>> Begin Dataset rows
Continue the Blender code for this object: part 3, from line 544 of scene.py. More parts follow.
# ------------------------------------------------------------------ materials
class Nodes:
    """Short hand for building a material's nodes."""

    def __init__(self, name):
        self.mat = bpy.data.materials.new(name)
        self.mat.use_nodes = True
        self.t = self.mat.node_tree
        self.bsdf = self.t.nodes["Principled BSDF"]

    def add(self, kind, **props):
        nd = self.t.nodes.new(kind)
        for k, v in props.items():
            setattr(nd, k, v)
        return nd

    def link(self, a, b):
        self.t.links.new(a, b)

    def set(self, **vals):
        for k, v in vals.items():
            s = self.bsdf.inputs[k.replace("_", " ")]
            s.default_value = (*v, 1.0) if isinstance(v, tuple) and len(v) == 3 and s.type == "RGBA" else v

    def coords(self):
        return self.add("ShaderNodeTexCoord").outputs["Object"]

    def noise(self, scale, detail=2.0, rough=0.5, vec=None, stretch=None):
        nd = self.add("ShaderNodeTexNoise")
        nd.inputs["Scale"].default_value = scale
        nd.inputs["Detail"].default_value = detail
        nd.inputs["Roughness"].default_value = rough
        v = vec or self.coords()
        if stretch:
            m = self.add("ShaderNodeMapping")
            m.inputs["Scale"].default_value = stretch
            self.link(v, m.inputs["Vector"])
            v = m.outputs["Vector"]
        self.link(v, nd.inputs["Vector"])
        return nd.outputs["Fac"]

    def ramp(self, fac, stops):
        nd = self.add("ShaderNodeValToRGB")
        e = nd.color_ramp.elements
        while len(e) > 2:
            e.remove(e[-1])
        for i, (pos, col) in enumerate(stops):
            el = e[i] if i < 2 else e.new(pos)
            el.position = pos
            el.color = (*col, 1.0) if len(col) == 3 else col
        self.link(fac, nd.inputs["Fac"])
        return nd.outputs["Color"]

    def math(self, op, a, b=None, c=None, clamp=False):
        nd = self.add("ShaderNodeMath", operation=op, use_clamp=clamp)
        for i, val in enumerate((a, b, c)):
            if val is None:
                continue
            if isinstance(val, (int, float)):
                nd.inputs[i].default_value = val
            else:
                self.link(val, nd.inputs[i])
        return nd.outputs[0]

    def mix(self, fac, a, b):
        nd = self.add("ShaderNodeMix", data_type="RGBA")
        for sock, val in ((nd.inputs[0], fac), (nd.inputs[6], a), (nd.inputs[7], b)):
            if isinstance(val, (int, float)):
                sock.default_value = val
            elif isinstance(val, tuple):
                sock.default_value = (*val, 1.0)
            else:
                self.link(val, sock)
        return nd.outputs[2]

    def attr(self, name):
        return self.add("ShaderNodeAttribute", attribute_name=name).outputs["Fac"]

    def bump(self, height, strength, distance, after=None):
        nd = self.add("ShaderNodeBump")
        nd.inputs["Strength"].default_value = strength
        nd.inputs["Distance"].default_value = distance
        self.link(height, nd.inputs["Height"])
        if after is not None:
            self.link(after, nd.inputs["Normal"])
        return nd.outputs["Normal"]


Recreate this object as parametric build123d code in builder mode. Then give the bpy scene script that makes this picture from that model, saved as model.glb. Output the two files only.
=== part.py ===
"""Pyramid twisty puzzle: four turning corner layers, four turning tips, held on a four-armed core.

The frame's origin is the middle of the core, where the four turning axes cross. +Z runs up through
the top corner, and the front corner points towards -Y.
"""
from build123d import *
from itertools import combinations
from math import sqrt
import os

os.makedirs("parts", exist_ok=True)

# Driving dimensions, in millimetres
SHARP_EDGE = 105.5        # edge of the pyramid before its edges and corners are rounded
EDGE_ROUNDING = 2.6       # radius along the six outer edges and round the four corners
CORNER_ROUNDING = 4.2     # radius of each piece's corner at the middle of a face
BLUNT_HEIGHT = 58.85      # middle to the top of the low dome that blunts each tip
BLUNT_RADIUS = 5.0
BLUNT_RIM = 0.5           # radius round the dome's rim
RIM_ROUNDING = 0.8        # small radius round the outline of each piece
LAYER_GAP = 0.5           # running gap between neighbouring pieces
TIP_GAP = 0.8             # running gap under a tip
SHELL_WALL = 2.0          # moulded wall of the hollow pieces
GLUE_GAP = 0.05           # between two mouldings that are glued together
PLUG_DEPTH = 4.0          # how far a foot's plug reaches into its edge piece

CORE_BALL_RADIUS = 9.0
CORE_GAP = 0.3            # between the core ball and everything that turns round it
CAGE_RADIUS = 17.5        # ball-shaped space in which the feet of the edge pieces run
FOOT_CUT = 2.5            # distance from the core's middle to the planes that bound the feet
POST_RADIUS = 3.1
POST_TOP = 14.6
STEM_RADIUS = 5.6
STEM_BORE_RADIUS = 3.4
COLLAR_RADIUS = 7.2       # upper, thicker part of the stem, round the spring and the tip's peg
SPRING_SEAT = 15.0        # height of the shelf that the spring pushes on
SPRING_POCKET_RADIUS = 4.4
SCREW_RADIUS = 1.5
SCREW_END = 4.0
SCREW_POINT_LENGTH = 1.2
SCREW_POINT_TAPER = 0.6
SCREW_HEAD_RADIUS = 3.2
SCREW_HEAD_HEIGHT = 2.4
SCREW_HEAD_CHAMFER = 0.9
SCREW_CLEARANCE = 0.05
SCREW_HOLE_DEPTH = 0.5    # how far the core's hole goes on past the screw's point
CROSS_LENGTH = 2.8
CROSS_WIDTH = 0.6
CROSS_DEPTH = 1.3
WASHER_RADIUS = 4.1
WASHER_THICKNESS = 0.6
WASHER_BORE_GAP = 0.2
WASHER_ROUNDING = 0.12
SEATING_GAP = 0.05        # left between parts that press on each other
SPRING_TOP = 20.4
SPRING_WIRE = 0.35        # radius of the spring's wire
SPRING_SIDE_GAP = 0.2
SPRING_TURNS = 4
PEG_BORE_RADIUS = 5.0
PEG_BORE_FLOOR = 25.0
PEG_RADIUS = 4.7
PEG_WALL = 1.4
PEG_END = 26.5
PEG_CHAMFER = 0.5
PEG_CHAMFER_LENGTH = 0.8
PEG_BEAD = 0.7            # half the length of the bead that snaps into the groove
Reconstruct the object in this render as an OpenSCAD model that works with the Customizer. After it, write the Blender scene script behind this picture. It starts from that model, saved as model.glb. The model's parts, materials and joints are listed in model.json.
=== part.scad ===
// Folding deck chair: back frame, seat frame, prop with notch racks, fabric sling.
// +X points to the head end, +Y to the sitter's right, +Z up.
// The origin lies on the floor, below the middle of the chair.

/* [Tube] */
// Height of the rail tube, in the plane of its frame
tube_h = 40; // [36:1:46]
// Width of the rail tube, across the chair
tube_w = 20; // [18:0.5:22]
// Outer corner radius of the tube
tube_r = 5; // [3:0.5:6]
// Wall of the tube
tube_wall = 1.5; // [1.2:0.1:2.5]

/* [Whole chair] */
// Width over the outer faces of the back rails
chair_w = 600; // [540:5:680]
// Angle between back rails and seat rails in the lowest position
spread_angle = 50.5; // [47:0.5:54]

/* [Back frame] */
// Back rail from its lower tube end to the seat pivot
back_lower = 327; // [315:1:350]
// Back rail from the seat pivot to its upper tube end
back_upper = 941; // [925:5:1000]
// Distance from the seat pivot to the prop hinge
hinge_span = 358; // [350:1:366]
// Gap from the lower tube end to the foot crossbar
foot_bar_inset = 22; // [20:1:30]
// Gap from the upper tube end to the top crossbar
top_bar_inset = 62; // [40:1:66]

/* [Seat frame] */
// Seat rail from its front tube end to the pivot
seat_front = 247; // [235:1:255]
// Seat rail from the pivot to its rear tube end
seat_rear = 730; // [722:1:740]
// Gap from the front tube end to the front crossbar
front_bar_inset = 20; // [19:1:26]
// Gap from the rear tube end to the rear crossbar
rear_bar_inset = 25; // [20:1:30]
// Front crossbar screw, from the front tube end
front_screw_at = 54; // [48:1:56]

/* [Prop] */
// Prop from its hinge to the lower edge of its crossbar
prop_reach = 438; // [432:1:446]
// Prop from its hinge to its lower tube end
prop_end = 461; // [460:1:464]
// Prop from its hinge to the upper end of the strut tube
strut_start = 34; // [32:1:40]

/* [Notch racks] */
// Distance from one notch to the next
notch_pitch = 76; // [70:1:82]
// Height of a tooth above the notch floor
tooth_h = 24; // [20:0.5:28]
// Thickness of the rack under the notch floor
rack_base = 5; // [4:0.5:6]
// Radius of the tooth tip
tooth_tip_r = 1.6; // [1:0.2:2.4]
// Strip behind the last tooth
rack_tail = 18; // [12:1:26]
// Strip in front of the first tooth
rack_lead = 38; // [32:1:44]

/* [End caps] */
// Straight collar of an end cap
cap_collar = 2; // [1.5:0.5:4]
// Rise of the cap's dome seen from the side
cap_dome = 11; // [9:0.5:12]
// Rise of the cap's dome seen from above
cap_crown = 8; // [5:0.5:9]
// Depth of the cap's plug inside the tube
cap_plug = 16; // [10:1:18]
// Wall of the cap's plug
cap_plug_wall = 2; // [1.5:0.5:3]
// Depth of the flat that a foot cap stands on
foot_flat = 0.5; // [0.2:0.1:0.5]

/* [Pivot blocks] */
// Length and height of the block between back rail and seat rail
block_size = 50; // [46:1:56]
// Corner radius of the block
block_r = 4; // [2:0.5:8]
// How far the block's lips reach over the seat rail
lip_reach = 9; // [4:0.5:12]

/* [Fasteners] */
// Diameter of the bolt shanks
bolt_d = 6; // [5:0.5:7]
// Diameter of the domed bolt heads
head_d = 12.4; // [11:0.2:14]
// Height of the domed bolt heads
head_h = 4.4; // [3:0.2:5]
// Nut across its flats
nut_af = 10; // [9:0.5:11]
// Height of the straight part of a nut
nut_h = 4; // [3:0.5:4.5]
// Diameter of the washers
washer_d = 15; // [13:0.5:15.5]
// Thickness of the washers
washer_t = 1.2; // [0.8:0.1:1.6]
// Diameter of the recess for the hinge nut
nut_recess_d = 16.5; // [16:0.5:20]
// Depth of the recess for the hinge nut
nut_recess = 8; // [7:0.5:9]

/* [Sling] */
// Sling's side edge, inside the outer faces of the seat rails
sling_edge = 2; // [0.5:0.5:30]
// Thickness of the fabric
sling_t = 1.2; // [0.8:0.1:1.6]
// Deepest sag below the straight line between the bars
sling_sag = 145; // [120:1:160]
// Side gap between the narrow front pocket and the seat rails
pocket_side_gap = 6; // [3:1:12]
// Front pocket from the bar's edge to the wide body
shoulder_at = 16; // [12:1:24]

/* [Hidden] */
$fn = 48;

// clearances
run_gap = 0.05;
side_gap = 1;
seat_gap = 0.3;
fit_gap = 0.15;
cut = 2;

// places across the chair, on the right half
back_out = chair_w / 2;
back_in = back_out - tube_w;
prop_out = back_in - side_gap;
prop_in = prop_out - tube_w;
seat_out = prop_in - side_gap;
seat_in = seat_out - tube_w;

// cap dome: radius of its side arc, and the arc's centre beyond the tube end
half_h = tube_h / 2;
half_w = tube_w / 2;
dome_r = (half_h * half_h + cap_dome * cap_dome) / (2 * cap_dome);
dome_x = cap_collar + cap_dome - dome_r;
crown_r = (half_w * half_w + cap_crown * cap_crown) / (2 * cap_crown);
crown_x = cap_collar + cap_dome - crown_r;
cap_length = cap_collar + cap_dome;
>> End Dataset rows
→ Work to be completed:
Exactly as written, please reproduce the lines from the first line of the data to the line containing "hand for building", inclusive, and nothing else.

→ Answer for the task:
Continue the Blender code for this object: part 3, from line 544 of scene.py. More parts follow.
# ------------------------------------------------------------------ materials
class Nodes:
    """Short hand for building a material's nodes."""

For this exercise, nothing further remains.